Microcavity light emitters have attracted much attention in recent years due to its advantages over the conventional light emitters. It has been reported that the microcavity structure can be used to enhance the light extraction of light emitters by changing the light distribution within the device [11,19–22]. However, there is a significant difference in luminance enhancements in different microcavity light emitters [19,23–25]. Specifically, the luminance enhancements showed strong wavelength-dependent for different microcavity light emitter structures. In DOE’s research & development plans, realizing the “stable and efficient white devices” was emphasized. Therefore, herein, we are focusing on improving the light extraction efficiency of microcavity light emitters in a wide range of wavelengths from 400 nm to 700 nm.

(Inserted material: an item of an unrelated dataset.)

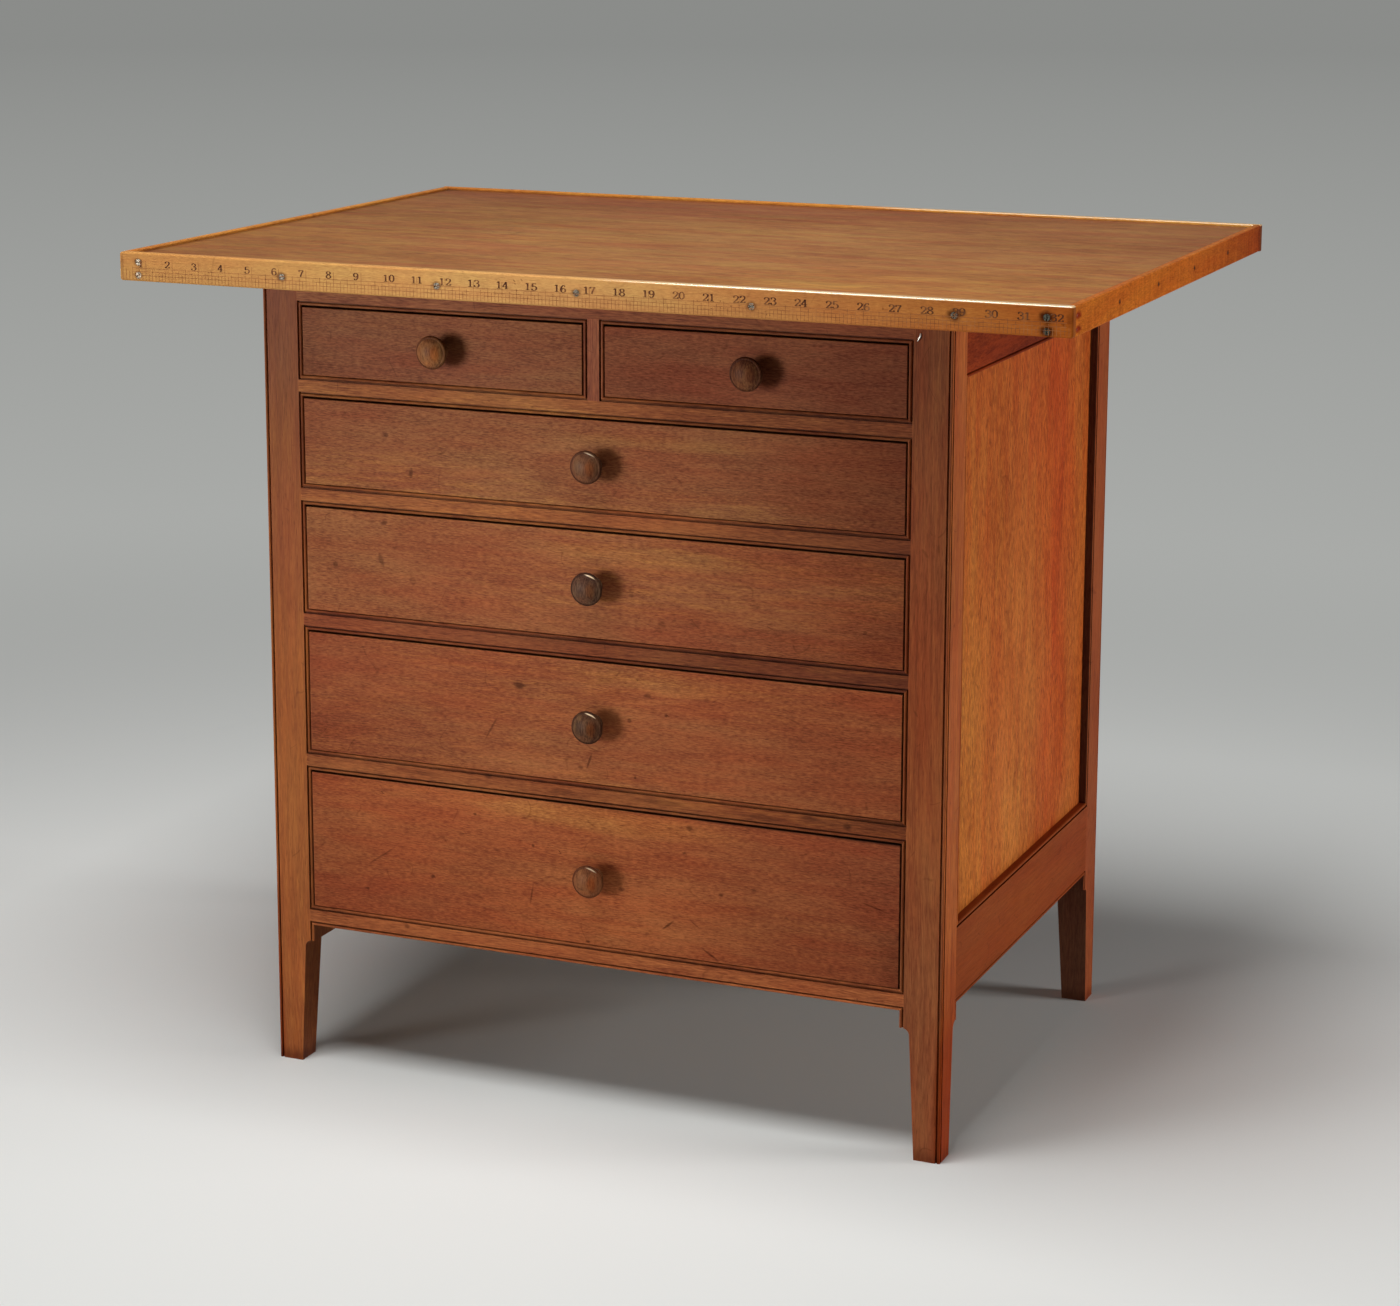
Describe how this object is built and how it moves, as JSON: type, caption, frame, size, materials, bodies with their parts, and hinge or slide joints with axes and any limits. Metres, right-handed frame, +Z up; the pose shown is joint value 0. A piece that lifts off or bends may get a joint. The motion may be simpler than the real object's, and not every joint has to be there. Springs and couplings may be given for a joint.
{
  "type": "sewing desk",
  "caption": "Wooden sewing desk on tapered legs: a chest of drawers with turned knobs under a wide overhanging tabletop, whose front rim is an inch ruler.",
  "frame": {"origin": "on the floor, under the middle of the tabletop", "axes": "+X along the ruler, to the right of someone at the drawers; the drawers face -Y; +Z up"},
  "size_m": [0.8256, 0.594, 0.709],
  "materials": {
    "tabletop": "worn satin, warm ochre brown",
    "ruler_wood": "worn satin, golden birch",
    "rim_wood": "worn satin, orange brown",
    "case_wood": "old oil finish, red-brown cherry",
    "drawer_wood": "old oil finish, red-brown cherry",
    "panel_wood": "old oil finish, orange-brown cherry",
    "inner_wood": "bare pine",
    "knob_wood": "worn satin, dark brown",
    "screw_steel": "worn, partly darkened",
    "nail_iron": "dark iron"
  },
  "bodies": {
    "desk": {"tabletop_board": "tabletop", "ruler_strip": "ruler_wood", "rim_left": "rim_wood", "rim_right": "rim_wood", "rim_back": "rim_wood", "ruler_screws": "screw_steel", "rim_nails": "nail_iron", "top_screws": "screw_steel", "post_front_left": "case_wood", "post_front_right": "case_wood", "post_back_left": "case_wood", "post_back_right": "case_wood", "front_rail_top": "case_wood", "drawer_rail_1": "case_wood", "drawer_rail_2": "case_wood", "drawer_rail_3": "case_wood", "drawer_rail_4": "case_wood", "front_rail_bottom": "case_wood", "drawer_divider": "case_wood", "side_rail_top_left": "case_wood", "side_rail_top_right": "case_wood", "side_rail_bottom_left": "case_wood", "side_rail_bottom_right": "case_wood", "back_rail_top": "case_wood", "back_rail_bottom": "case_wood", "side_panel_left": "panel_wood", "side_panel_right": "panel_wood", "back_panel": "panel_wood", "drawer_runners": "inner_wood", "drawer_kickers": "inner_wood"},
    "top_left_drawer": {"top_left_drawer_front": "drawer_wood", "top_left_drawer_knob": "knob_wood", "top_left_drawer_sides": "inner_wood", "top_left_drawer_back": "inner_wood", "top_left_drawer_bottom": "inner_wood"},
    "top_right_drawer": {"top_right_drawer_front": "drawer_wood", "top_right_drawer_knob": "knob_wood", "top_right_drawer_sides": "inner_wood", "top_right_drawer_back": "inner_wood", "top_right_drawer_bottom": "inner_wood"},
    "second_drawer": {"second_drawer_front": "drawer_wood", "second_drawer_knob": "knob_wood", "second_drawer_sides": "inner_wood", "second_drawer_back": "inner_wood", "second_drawer_bottom": "inner_wood"},
    "third_drawer": {"third_drawer_front": "drawer_wood", "third_drawer_knob": "knob_wood", "third_drawer_sides": "inner_wood", "third_drawer_back": "inner_wood", "third_drawer_bottom": "inner_wood"},
    "fourth_drawer": {"fourth_drawer_front": "drawer_wood", "fourth_drawer_knob": "knob_wood", "fourth_drawer_sides": "inner_wood", "fourth_drawer_back": "inner_wood", "fourth_drawer_bottom": "inner_wood"},
    "bottom_drawer": {"bottom_drawer_front": "drawer_wood", "bottom_drawer_knob": "knob_wood", "bottom_drawer_sides": "inner_wood", "bottom_drawer_back": "inner_wood", "bottom_drawer_bottom": "inner_wood"}
  },
  "joints": [
    {"name": "top_left_drawer_slide", "type": "slide", "parent": "desk", "child": "top_left_drawer", "axis": [0, -1, 0], "range_m": [0, 0.32]},
    {"name": "top_right_drawer_slide", "type": "slide", "parent": "desk", "child": "top_right_drawer", "axis": [0, -1, 0], "range_m": [0, 0.32]},
    {"name": "second_drawer_slide", "type": "slide", "parent": "desk", "child": "second_drawer", "axis": [0, -1, 0], "range_m": [0, 0.32]},
    {"name": "third_drawer_slide", "type": "slide", "parent": "desk", "child": "third_drawer", "axis": [0, -1, 0], "range_m": [0, 0.32]},
    {"name": "fourth_drawer_slide", "type": "slide", "parent": "desk", "child": "fourth_drawer", "axis": [0, -1, 0], "range_m": [0, 0.32]},
    {"name": "bottom_drawer_slide", "type": "slide", "parent": "desk", "child": "bottom_drawer", "axis": [0, -1, 0], "range_m": [0, 0.32]}
  ]
}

In this work, the finite-difference time-domain (FDTD) method is employed to optimize the microcavity light-emitting device structure. The light extraction efficiency of planar microcavity light emitter is optimized by tuning the cavity thickness and then the planar light emitter is used as a reference device to investigate the effect of nanostructures on light extraction efficiency. The hexagonal close-packed cone arrays are designed on planar microcavity light emitters to improve the light extraction efficiency instead of the commonly used nanostructures, such as microsphere arrays [26–33], microlens arrays [34–49], and microdomes [16–18,50]. The structures designed on light emitters are employed as an intermediate medium to extract more light from devices. The light generated in the device coupled into the nanostructures (in-coupling) and then extracted out from the nanostructures (out-coupling). Both high in-coupling efficiency and high out-coupling efficiency are required to achieve high light extraction efficiency. For light emitters with microsphere arrays, the in-coupling process is achieved through evanescent wave coupling [27], hence the in-coupling efficiency is low. The microsphere arrays designed in the polystyrene layer to achieve higher in-coupling efficiency results in high light extraction efficiency [28]. However, the out-coupling efficiency strongly depends on the wavelength for microsphere arrays, microlens arrays, or micro dome arrays, which led to the high extraction efficiency only for narrow wavelengths. In this work, we demonstrate that the cone arrays designed on light emitters can simultaneously achieve both high in-coupling efficiency and high out-coupling efficiency. Our finding shows that broadband light extraction efficiency could be achieved by engineering the microcavity light emitter structures. This shed light on designing high-efficiency white light emitters.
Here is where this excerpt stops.